→ **Written problem**
Begin with the line that contains "What bpy script" and continue down through the line that contains "reclining sling seat."; reproduce those lines exactly and only those.

-- begin --

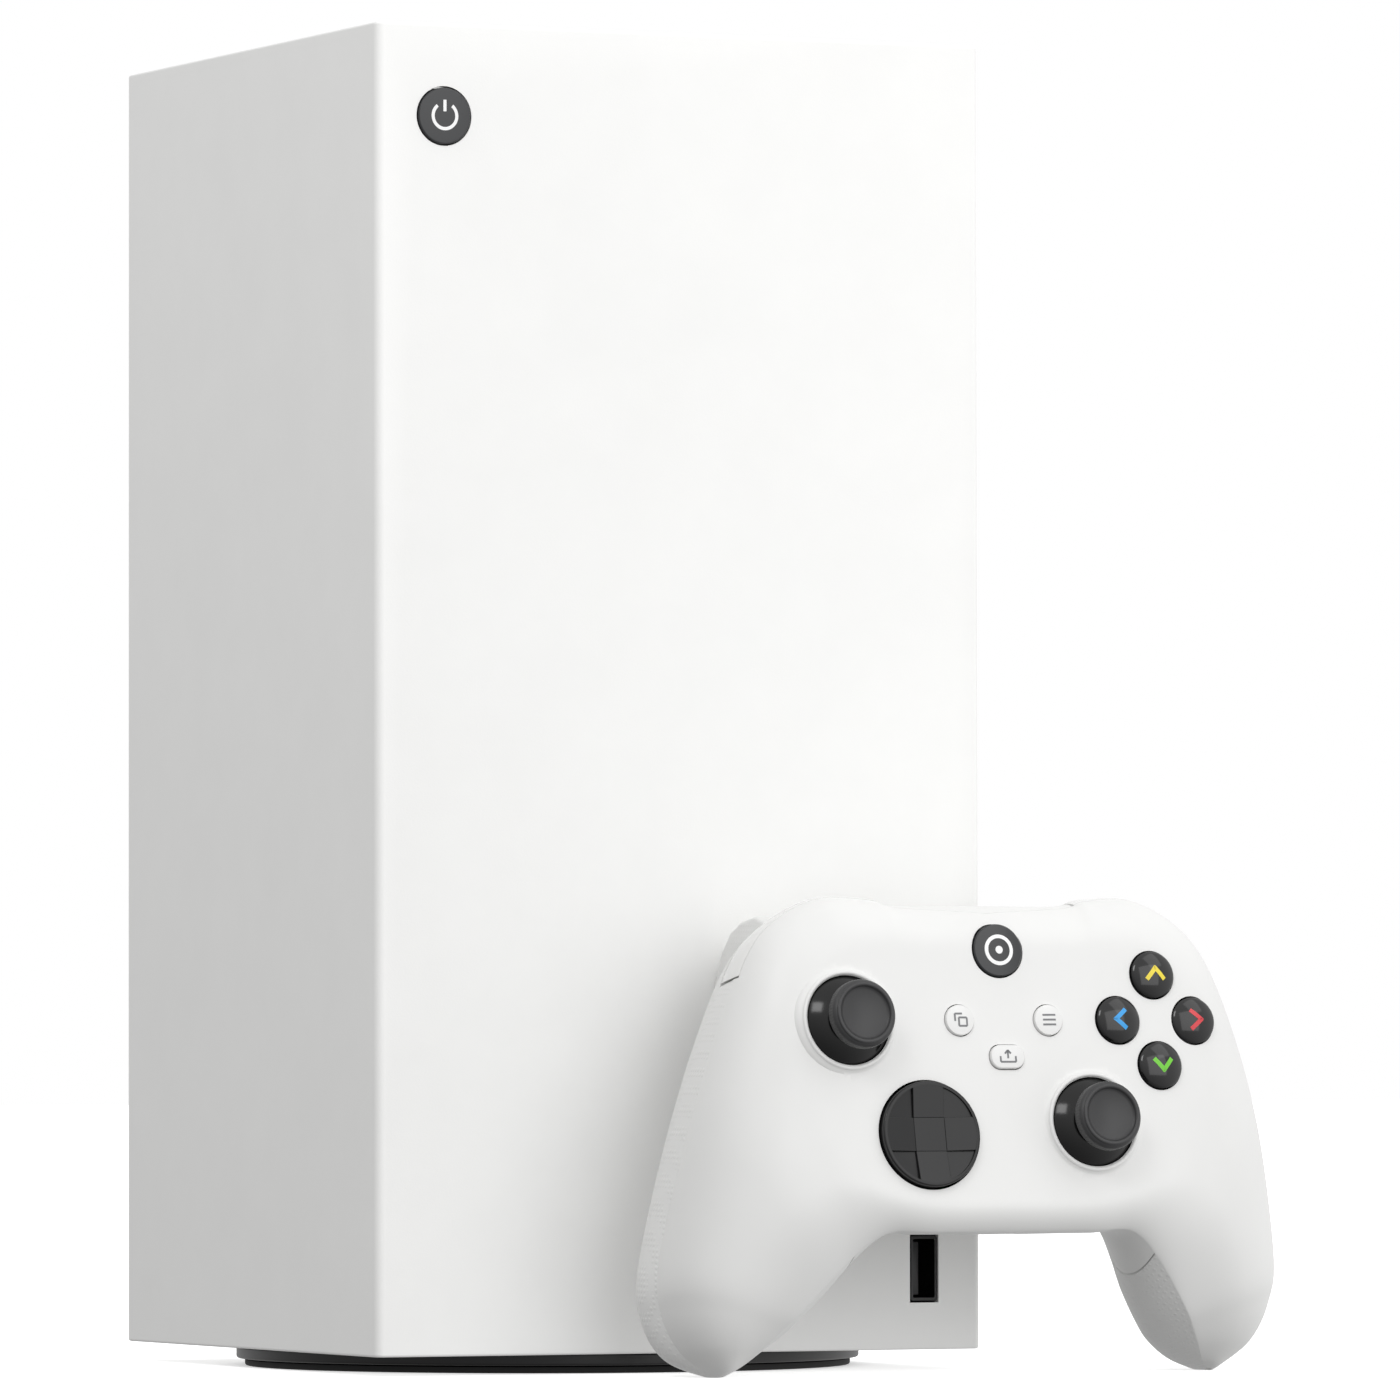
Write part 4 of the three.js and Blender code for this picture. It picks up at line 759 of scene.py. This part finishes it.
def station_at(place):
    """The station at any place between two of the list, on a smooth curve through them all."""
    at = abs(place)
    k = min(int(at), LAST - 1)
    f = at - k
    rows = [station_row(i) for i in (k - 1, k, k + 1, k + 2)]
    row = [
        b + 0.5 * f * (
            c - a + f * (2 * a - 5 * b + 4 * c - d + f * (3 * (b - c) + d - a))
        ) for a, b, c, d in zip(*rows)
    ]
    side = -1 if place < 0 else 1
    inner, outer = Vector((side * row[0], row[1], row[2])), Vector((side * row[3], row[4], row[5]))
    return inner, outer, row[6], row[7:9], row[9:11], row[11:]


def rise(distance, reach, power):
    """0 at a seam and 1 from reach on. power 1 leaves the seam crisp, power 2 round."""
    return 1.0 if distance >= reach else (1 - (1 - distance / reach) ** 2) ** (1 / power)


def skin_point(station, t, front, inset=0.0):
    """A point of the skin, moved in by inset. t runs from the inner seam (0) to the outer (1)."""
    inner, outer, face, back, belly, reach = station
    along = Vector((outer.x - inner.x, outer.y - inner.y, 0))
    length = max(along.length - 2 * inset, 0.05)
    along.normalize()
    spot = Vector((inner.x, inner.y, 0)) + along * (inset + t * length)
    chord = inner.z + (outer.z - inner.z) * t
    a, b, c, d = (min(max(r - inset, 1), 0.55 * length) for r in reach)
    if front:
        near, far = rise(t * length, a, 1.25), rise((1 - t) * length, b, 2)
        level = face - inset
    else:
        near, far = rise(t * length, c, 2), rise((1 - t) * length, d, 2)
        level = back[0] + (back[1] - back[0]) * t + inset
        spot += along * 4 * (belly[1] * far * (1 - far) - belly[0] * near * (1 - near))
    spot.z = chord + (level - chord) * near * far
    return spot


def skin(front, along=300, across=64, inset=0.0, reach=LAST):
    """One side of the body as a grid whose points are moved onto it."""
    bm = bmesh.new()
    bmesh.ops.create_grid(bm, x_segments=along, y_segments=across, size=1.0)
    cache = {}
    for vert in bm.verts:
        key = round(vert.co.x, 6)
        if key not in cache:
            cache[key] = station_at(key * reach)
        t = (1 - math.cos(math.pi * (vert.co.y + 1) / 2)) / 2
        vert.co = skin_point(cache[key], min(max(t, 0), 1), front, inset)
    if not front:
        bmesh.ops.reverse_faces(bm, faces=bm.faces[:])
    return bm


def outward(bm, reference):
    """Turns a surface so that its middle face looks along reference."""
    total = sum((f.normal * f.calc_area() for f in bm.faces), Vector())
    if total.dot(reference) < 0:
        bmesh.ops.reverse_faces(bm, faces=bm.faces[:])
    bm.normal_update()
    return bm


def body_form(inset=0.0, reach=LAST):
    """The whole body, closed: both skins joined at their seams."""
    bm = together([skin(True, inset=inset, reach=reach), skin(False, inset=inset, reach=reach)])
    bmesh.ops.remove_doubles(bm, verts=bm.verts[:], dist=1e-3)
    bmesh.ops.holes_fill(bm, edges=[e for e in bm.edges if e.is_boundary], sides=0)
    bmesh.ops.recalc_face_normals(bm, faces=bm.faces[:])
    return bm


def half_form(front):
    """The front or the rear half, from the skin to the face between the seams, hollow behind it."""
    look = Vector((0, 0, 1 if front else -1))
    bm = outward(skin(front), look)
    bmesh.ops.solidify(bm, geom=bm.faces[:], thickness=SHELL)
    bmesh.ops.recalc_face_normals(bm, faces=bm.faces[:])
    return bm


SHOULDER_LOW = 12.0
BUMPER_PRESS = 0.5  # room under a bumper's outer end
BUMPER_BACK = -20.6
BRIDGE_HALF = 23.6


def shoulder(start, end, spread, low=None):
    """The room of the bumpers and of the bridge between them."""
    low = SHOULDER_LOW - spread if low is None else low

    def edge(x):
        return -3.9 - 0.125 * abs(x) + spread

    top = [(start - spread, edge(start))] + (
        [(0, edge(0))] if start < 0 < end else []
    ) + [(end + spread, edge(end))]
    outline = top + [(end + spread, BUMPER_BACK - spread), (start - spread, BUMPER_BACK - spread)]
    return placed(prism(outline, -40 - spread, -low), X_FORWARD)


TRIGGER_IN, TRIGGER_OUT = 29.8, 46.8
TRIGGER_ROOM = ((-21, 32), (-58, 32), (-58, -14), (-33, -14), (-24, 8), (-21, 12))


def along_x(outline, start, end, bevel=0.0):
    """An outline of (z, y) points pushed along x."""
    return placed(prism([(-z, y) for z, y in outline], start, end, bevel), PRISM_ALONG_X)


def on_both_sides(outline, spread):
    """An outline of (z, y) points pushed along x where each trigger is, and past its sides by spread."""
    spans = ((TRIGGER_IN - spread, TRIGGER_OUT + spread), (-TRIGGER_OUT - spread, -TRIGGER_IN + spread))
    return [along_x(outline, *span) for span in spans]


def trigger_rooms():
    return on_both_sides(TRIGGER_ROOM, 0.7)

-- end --
-- begin --

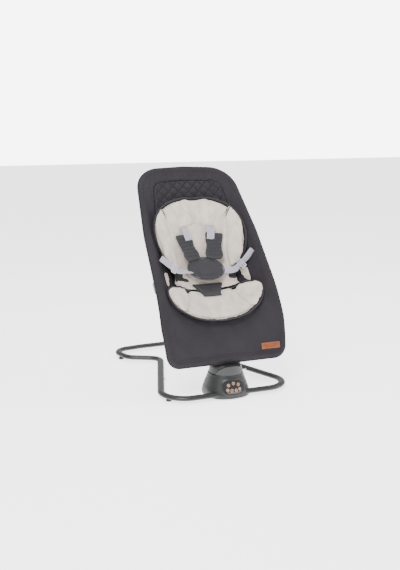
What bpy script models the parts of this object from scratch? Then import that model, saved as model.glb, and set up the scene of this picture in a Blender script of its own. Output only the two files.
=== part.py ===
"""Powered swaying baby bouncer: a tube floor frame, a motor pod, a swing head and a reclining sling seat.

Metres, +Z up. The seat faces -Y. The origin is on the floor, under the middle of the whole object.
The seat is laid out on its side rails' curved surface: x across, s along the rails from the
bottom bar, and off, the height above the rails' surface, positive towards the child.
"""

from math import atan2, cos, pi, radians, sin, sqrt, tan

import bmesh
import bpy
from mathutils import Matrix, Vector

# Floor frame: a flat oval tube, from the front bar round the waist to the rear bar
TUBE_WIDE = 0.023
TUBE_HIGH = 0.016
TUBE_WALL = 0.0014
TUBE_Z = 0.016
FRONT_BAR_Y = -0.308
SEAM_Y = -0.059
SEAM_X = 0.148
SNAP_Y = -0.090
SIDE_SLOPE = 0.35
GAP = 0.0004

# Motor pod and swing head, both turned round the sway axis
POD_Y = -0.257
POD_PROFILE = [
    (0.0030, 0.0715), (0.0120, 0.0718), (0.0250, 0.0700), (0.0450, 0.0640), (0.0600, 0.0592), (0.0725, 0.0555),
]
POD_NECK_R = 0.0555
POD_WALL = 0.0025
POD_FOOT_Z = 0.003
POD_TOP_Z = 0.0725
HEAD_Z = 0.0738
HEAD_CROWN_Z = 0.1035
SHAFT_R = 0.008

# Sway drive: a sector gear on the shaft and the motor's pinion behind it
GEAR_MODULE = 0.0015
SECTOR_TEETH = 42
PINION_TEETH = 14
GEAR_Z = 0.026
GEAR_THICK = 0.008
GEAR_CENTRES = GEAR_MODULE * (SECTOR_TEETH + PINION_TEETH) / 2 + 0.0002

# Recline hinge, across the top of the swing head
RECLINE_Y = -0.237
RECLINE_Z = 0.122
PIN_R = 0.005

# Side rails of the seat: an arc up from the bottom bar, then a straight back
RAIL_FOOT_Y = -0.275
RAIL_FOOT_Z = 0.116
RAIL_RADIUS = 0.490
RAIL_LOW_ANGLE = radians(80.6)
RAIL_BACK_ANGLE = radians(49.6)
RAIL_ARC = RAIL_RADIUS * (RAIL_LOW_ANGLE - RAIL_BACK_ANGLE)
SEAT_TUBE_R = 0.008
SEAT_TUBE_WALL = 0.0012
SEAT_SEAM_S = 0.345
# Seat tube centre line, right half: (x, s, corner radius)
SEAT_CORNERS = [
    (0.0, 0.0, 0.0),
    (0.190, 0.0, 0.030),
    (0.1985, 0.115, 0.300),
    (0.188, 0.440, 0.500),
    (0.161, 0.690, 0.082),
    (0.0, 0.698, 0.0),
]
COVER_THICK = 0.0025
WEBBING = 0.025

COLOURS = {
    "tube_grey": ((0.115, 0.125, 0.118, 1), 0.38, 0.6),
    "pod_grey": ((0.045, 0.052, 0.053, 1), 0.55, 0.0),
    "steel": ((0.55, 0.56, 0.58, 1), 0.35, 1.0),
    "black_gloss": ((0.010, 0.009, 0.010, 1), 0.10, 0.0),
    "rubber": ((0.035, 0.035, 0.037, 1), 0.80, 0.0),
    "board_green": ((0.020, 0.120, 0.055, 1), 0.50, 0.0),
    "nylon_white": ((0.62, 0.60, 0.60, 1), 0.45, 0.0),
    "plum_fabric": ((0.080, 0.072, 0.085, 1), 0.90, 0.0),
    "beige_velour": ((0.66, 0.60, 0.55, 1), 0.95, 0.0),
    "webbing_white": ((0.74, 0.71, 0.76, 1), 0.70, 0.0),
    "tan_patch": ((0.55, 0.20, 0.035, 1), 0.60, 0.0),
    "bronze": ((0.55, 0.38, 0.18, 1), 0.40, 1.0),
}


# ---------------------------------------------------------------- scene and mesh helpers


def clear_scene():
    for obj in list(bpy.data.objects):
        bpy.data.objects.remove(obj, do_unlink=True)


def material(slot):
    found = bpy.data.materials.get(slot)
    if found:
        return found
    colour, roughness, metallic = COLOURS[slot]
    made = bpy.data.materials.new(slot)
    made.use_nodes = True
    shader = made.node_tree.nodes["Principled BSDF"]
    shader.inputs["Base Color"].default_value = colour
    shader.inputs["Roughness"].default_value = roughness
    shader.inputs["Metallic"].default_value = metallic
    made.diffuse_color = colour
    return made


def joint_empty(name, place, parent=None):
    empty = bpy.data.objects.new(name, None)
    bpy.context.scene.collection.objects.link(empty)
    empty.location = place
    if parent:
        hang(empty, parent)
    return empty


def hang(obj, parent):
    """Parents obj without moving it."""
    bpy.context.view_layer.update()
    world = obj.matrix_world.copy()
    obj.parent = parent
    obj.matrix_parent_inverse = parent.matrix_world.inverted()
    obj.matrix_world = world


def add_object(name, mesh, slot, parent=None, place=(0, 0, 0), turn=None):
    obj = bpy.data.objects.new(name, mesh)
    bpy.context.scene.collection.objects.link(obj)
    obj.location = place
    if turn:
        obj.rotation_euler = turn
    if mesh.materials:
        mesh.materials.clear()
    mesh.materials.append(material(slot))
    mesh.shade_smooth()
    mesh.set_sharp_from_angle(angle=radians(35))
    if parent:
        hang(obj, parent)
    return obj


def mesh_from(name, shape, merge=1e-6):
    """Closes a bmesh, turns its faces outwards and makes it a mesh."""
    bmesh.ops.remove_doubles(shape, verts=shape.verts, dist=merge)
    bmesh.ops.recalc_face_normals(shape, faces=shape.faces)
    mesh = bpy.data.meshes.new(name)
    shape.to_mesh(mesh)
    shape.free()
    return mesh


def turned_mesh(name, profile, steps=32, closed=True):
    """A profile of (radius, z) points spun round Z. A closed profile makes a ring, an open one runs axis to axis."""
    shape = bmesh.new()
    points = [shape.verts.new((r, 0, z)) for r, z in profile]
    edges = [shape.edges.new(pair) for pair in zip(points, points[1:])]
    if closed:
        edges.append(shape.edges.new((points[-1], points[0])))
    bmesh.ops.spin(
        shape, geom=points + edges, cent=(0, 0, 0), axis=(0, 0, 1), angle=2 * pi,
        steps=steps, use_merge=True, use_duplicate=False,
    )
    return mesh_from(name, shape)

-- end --

→ **Finished exercise**
What bpy script models the parts of this object from scratch? Then import that model, saved as model.glb, and set up the scene of this picture in a Blender script of its own. Output only the two files.
=== part.py ===
"""Powered swaying baby bouncer: a tube floor frame, a motor pod, a swing head and a reclining sling seat.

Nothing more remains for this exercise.